According to an Editorial in today’s Nature ( 461, 1174; 2009 – free to read online), "the temptation for scientists and their institutions to spin their research to the media, or to go publicity-mongering, is always there. And — as illustrated by the excessive public-relations campaign surrounding “Ida”, a fossil presented as a missing link in human evolution (see Nature 459, 484; 2009 and Nature 461, 1040; 2009) — too many in the media will buy into the initial hype. Such behaviour is corrosive to the process of scholarly scientific communication. Research institutions must not allow it to become the norm."
The Editorial discusses the recent announcement of results from an HIV vaccine trial in Thailand, in which the trial’s sponsors announced that it had been a success in that the vaccine had a statistically significant effect on preventing infection. But the full data for the claim were not made available for almost a month after the announcement – and included two other data sets in which the effects were not statistically significant.

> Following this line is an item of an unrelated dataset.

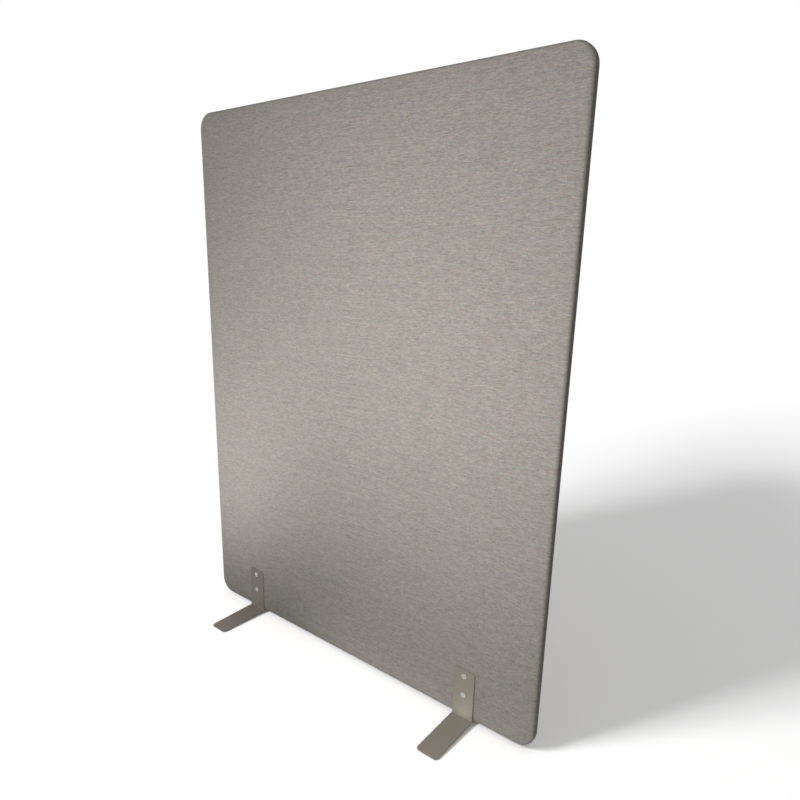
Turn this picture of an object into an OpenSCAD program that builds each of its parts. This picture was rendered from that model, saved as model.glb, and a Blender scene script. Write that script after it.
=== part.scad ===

Fortunately, states the Editorial, such stories are still rare in science. “Witness the way scientists have behaved since the beginning of the current H1N1 flu pandemic, in which the urgent threat to health creates legitimate tensions between getting results out fast and respecting peer review. Most researchers have negotiated this tension well, through a combination of fast-track publication by journals and online pre-publication sharing of preliminary data — but not through hyping their results.”